3. Marketing & Customer Acquisition

Digital marketing levels the playing field for small businesses. Focus on these foundational channels:

  • Search visibility: A Google Business Profile is free and critical for local businesses
  • Email marketing: Build an owned audience with a tool like Mailchimp or Brevo
  • Social media: Maintain an active presence on the 1–2 platforms where your customers spend time
  • Content marketing: A blog that answers customer questions builds long-term organic traffic

4. Data & Decision-Making

Small business owners often make decisions based on gut instinct. Digital tools allow you to add data to that instinct.
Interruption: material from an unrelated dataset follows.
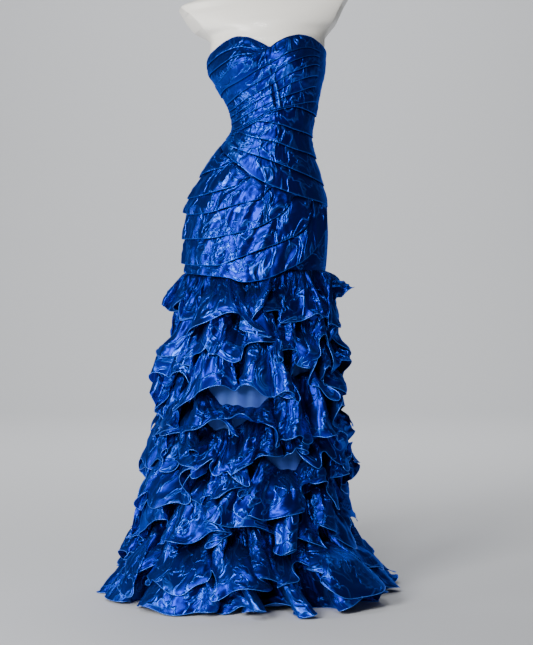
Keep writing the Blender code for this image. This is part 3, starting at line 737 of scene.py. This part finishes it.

At minimum, every small business should have:

  • Google Analytics (or a privacy-friendly alternative like Plausible) on their website
  • Sales and revenue dashboards in their accounting software
  • Regular review of email open rates, social media reach, and website traffic

How to Build Your Digital Roadmap

  1. Audit your current tools — List everything you currently use and identify gaps or redundancies.
  2. Identify your top three pain points — Where do you lose the most time or money each week?
  3. Research solutions — For each pain point, evaluate 2–3 tools. Look for free trials before committing.
  4. Implement one change at a time — Avoid tool overload. Fully adopt one solution before adding another.
  5. Measure the result — Define what success looks like for each tool after 90 days.

The Mindset Shift That Matters Most

Successful digital transformation isn't about technology — it's about willingness to change how you work. The tools are only as powerful as the processes and habits built around them. Start small, stay consistent, and build on each win.